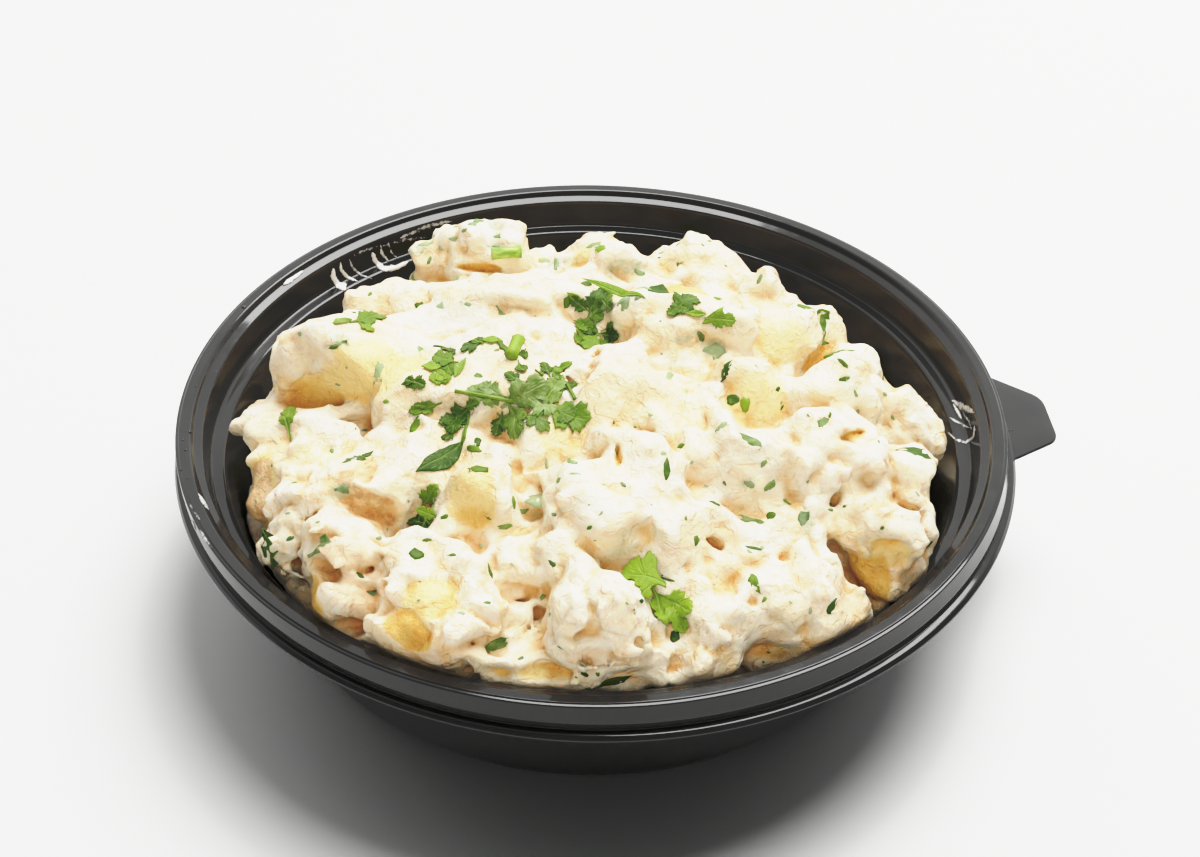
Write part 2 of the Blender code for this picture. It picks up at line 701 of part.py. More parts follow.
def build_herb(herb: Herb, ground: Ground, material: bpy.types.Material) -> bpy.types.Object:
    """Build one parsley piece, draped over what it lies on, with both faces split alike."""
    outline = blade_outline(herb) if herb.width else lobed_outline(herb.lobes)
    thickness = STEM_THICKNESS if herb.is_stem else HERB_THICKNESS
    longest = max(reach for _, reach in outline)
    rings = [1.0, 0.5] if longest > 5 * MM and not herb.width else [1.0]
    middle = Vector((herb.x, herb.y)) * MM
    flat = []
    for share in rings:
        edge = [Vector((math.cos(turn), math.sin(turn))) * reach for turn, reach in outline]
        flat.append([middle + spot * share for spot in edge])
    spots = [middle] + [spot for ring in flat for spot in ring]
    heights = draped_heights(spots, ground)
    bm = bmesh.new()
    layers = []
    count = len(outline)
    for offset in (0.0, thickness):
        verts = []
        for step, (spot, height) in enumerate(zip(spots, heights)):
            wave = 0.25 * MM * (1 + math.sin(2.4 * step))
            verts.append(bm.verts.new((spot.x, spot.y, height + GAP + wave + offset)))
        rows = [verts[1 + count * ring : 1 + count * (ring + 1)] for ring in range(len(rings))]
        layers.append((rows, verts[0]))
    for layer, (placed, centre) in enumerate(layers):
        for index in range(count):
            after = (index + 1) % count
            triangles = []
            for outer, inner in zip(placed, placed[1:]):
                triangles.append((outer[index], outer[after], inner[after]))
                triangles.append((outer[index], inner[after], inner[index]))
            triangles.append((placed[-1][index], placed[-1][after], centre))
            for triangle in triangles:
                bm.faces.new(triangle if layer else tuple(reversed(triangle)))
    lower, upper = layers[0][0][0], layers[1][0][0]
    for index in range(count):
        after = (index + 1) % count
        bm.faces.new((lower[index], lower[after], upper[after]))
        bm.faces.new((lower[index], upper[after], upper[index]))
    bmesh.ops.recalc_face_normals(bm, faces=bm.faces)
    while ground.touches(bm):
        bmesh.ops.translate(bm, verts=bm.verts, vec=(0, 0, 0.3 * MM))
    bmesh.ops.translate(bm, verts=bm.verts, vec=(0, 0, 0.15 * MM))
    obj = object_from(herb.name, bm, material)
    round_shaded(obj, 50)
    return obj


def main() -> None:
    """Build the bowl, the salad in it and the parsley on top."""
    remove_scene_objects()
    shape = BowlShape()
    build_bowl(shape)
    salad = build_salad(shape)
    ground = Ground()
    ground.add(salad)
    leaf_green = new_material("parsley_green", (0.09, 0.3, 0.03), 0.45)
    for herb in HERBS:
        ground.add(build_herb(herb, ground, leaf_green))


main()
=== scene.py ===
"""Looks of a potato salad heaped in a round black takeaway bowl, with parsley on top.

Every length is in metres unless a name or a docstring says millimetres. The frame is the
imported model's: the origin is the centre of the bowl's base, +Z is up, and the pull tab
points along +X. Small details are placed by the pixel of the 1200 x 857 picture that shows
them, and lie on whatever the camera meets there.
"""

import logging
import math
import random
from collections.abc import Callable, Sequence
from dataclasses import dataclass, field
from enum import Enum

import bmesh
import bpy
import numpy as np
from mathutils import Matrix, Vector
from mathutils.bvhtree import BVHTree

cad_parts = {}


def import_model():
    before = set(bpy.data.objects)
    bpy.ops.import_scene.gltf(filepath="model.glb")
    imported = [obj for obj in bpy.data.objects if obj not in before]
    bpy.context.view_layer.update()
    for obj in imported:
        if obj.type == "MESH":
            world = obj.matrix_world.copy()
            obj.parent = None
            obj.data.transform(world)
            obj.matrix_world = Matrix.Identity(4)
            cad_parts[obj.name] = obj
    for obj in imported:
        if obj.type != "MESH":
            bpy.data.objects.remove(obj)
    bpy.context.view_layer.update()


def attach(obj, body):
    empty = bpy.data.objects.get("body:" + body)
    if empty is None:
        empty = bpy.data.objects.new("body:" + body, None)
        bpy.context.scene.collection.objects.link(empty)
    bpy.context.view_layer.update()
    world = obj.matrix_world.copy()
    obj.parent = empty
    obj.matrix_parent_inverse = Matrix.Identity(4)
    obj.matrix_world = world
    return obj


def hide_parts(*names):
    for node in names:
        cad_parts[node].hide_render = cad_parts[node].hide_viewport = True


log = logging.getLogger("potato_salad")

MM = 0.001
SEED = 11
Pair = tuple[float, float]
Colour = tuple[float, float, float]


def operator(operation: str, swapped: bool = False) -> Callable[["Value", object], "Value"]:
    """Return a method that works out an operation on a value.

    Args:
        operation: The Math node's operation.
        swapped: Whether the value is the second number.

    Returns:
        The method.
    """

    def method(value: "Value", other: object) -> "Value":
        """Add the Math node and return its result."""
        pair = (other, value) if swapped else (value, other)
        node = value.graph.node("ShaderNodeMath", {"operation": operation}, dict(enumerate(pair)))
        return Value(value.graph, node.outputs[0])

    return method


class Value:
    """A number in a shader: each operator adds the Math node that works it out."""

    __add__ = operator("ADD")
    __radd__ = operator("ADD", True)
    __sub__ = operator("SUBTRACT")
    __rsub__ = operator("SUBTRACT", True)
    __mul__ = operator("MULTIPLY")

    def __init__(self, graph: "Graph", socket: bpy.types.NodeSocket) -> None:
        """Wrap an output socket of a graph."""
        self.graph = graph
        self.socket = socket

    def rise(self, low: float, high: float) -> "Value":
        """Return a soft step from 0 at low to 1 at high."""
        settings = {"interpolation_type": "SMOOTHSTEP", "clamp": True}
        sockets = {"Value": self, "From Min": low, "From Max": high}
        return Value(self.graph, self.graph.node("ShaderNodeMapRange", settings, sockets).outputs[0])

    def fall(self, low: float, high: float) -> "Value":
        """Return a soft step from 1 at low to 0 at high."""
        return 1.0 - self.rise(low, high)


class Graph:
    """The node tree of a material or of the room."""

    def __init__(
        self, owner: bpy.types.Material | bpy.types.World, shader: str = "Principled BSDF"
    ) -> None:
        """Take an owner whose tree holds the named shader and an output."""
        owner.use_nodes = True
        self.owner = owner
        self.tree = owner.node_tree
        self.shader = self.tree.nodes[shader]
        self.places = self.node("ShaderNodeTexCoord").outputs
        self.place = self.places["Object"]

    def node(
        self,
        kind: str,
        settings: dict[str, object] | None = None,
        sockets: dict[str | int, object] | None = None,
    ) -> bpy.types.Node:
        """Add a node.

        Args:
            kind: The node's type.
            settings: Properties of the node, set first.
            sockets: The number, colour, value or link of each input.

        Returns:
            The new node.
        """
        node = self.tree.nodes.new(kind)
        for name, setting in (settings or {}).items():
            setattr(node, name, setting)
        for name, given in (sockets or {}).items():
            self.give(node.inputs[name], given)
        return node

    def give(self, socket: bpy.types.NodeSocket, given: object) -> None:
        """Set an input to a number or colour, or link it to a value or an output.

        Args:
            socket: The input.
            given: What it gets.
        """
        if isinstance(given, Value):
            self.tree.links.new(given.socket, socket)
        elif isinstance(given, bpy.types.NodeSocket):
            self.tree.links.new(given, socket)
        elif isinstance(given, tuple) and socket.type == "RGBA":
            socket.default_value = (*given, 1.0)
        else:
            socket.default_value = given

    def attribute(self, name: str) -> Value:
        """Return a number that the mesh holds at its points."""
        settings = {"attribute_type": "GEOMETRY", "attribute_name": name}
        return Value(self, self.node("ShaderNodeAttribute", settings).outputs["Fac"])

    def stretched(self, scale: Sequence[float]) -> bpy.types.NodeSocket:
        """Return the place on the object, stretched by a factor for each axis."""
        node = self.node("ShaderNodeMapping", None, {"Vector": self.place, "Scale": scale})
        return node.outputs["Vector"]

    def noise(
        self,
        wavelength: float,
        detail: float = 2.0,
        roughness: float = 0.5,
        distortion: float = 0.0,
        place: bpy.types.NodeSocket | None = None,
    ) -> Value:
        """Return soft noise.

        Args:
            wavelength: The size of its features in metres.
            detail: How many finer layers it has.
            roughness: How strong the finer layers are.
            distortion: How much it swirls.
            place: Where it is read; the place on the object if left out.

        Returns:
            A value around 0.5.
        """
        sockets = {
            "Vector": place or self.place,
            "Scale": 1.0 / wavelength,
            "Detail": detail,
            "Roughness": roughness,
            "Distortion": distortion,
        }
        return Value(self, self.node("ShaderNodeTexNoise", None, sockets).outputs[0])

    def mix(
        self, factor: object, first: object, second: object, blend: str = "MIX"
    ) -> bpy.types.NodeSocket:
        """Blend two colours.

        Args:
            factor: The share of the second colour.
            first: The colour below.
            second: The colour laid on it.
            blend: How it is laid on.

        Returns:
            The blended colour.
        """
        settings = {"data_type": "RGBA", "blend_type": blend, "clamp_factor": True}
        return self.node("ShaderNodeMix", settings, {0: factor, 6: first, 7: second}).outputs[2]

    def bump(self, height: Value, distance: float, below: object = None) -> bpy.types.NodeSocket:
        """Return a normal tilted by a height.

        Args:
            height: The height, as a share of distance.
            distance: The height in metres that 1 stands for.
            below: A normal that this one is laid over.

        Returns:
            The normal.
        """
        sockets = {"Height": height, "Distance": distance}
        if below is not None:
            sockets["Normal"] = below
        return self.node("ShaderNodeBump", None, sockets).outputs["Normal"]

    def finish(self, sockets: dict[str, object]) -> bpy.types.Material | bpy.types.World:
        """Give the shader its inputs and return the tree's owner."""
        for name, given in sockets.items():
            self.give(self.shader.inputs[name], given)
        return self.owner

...

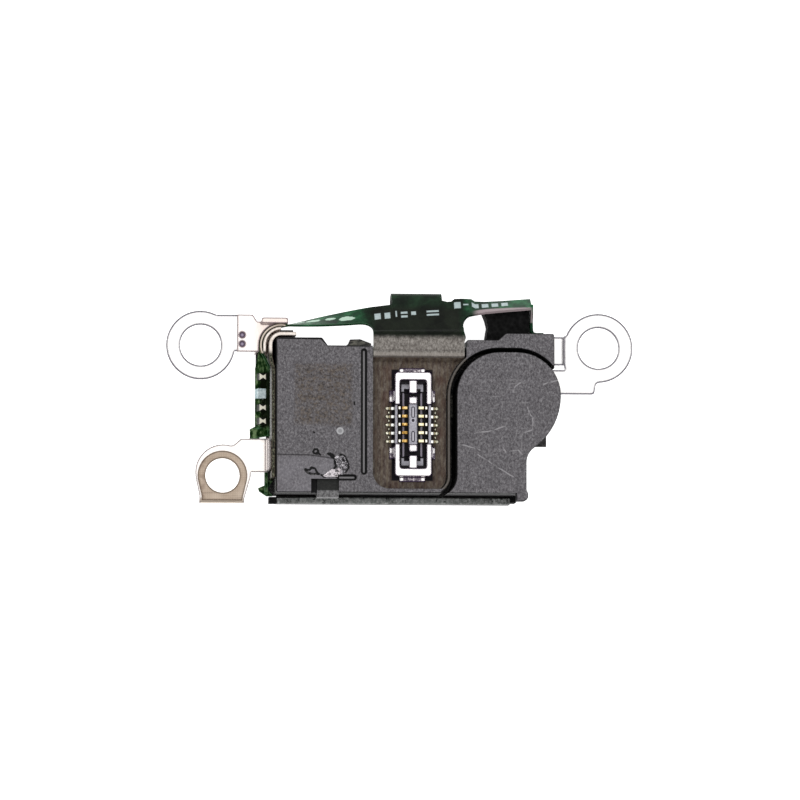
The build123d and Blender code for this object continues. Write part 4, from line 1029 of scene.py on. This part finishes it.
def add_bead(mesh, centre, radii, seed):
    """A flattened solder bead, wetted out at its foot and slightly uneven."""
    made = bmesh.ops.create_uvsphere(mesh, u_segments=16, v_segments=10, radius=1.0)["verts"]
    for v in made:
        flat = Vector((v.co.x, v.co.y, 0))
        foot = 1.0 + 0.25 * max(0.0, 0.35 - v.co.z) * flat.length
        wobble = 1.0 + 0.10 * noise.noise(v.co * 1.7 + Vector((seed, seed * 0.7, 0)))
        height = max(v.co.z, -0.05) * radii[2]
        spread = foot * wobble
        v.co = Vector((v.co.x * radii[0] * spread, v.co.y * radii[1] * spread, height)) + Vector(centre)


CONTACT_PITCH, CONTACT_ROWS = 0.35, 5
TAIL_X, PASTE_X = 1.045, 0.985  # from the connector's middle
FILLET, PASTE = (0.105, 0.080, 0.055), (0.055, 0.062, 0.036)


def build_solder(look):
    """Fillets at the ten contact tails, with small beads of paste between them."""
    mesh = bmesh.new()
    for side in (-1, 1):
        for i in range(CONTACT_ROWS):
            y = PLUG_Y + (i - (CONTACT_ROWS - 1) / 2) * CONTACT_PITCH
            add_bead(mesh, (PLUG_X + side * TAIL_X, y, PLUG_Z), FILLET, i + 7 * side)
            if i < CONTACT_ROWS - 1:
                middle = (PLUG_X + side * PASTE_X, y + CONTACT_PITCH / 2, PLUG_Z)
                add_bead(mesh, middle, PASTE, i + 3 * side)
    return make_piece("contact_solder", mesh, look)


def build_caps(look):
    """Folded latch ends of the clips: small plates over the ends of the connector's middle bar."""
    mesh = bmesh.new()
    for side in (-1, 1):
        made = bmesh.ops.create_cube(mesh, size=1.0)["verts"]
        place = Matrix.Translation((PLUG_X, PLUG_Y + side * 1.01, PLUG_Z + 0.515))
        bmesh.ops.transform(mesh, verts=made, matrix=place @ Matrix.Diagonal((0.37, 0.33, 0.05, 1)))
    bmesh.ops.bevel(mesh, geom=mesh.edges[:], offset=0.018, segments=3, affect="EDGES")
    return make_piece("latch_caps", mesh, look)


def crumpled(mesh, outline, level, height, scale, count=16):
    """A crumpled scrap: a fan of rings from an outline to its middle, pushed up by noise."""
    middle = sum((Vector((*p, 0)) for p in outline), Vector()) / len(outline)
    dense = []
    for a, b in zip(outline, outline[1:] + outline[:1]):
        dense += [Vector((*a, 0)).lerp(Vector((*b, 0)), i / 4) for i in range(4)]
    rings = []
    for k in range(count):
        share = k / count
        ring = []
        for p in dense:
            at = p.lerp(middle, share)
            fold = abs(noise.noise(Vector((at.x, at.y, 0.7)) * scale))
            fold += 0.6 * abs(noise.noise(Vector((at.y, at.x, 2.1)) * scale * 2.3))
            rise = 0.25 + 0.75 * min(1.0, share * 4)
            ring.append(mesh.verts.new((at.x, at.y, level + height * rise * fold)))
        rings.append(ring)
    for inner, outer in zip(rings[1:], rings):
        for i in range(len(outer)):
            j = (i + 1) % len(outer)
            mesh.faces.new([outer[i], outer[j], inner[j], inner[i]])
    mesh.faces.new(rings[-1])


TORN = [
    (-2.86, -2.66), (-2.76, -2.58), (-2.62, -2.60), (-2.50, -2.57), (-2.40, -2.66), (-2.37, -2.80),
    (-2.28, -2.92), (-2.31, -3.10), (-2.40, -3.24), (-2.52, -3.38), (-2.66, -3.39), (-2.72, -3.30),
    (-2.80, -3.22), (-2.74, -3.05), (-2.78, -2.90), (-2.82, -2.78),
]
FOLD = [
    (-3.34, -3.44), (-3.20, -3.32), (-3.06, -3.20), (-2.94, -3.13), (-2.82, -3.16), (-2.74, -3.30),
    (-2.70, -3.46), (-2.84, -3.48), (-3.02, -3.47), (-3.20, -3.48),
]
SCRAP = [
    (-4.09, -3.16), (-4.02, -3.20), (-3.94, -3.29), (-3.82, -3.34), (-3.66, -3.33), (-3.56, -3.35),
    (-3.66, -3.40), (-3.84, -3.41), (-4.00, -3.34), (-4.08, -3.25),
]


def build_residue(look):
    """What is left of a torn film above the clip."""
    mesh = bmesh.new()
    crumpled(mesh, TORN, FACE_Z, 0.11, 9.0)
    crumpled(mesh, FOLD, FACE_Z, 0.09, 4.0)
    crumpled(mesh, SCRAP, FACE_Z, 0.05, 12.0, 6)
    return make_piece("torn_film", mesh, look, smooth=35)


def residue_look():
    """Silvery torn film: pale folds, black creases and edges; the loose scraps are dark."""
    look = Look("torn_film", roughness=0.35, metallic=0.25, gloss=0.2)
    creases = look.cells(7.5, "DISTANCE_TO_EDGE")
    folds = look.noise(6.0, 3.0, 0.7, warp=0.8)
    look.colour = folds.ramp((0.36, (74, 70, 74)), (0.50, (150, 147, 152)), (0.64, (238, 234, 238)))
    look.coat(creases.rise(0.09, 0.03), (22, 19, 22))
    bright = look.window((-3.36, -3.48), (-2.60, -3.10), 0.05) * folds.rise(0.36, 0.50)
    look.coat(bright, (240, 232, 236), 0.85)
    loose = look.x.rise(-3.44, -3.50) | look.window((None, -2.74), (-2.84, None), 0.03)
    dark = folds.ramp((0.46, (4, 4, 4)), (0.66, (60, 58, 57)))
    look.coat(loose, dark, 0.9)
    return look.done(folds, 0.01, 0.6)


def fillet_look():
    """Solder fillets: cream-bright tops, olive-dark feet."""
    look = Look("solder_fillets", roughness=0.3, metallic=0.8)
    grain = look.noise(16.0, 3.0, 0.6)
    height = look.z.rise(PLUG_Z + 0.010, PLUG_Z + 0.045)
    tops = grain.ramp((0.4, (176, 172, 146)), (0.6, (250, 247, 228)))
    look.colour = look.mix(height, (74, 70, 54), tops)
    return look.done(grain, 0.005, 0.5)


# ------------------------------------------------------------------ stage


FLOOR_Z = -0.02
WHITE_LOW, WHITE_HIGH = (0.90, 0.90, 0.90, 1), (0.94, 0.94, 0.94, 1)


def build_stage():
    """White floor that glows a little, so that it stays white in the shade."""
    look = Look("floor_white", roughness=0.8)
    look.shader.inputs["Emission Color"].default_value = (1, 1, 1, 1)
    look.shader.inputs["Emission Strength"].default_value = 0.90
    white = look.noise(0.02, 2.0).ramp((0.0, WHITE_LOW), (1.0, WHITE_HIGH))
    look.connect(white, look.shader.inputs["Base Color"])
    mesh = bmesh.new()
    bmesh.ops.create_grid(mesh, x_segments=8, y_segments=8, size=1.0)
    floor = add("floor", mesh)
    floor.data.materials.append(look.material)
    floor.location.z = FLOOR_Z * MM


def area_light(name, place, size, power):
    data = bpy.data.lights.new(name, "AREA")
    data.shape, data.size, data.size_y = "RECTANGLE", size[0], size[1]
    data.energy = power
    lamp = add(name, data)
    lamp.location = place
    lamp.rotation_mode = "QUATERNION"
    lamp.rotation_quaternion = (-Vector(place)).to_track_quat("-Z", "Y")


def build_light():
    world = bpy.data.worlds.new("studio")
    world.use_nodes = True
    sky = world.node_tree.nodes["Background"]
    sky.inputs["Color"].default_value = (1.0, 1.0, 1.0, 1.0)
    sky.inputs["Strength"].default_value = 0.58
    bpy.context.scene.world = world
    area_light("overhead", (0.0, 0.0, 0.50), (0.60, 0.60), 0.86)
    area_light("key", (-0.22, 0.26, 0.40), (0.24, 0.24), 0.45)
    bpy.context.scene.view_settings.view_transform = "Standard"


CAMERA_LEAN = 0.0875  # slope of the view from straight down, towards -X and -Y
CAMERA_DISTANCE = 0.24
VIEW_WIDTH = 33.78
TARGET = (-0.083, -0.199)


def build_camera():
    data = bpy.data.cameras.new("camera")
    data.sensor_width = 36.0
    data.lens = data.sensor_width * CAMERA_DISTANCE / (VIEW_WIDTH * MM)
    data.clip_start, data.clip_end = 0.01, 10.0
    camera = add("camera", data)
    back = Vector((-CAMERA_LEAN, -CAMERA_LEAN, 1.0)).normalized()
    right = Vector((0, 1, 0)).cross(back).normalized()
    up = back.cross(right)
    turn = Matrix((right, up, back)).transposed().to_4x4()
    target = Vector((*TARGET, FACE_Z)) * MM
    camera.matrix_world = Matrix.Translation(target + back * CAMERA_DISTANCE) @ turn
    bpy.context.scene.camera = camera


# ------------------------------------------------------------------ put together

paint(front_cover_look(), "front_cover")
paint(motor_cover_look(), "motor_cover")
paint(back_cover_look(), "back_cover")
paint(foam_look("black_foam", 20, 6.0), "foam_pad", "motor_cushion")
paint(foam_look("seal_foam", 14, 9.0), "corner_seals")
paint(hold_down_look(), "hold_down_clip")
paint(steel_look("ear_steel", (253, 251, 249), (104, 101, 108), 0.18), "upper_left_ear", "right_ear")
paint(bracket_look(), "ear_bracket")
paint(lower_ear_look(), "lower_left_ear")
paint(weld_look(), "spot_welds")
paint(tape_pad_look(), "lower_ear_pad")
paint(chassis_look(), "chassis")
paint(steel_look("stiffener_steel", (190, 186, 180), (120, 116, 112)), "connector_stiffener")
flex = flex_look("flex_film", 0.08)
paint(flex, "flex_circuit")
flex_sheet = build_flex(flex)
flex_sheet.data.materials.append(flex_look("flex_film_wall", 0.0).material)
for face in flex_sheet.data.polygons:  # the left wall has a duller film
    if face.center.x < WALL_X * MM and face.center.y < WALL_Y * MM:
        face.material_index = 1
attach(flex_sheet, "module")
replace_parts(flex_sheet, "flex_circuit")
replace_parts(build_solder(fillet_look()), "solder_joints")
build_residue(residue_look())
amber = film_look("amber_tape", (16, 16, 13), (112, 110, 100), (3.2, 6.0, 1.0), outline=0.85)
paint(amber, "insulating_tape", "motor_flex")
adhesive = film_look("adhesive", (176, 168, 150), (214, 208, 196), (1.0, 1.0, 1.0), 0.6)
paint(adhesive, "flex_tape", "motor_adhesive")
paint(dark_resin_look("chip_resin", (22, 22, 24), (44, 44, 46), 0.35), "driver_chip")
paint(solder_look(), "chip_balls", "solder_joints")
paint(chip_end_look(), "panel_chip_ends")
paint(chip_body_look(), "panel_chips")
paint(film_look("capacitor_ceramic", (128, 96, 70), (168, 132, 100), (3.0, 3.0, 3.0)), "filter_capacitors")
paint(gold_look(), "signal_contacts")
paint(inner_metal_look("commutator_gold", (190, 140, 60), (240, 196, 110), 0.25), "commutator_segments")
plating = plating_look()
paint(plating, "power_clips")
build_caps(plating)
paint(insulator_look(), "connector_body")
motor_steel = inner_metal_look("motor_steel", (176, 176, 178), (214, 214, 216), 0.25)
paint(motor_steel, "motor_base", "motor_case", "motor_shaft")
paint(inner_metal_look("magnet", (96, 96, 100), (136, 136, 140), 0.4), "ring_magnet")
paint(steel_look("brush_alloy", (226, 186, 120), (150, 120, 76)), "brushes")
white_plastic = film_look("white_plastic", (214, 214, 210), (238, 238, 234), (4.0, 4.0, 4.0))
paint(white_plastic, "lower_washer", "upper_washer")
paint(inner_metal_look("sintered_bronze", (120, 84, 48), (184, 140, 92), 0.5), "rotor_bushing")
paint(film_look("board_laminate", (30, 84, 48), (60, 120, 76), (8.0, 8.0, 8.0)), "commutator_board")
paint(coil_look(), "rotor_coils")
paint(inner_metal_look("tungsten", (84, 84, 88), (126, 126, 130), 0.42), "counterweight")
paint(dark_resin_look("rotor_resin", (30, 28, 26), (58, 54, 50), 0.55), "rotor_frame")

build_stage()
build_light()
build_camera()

• **SET TASK**
Looking at the data above, return every line from the one with "obj.matrix_world = Matrix.Identity(4)" down to the one with "self.socket = socket", exactly and inclusively.

• **EXERCISE RESPONSE**
            obj.matrix_world = Matrix.Identity(4)
            cad_parts[obj.name] = obj
    for obj in imported:
        if obj.type != "MESH":
            bpy.data.objects.remove(obj)
    bpy.context.view_layer.update()


def attach(obj, body):
    empty = bpy.data.objects.get("body:" + body)
    if empty is None:
        empty = bpy.data.objects.new("body:" + body, None)
        bpy.context.scene.collection.objects.link(empty)
    bpy.context.view_layer.update()
    world = obj.matrix_world.copy()
    obj.parent = empty
    obj.matrix_parent_inverse = Matrix.Identity(4)
    obj.matrix_world = world
    return obj


def hide_parts(*names):
    for node in names:
        cad_parts[node].hide_render = cad_parts[node].hide_viewport = True


log = logging.getLogger("potato_salad")

MM = 0.001
SEED = 11
Pair = tuple[float, float]
Colour = tuple[float, float, float]


def operator(operation: str, swapped: bool = False) -> Callable[["Value", object], "Value"]:
    """Return a method that works out an operation on a value.

    Args:
        operation: The Math node's operation.
        swapped: Whether the value is the second number.

    Returns:
        The method.
    """

    def method(value: "Value", other: object) -> "Value":
        """Add the Math node and return its result."""
        pair = (other, value) if swapped else (value, other)
        node = value.graph.node("ShaderNodeMath", {"operation": operation}, dict(enumerate(pair)))
        return Value(value.graph, node.outputs[0])

    return method


class Value:
    """A number in a shader: each operator adds the Math node that works it out."""

    __add__ = operator("ADD")
    __radd__ = operator("ADD", True)
    __sub__ = operator("SUBTRACT")
    __rsub__ = operator("SUBTRACT", True)
    __mul__ = operator("MULTIPLY")

    def __init__(self, graph: "Graph", socket: bpy.types.NodeSocket) -> None:
        """Wrap an output socket of a graph."""
        self.graph = graph
        self.socket = socket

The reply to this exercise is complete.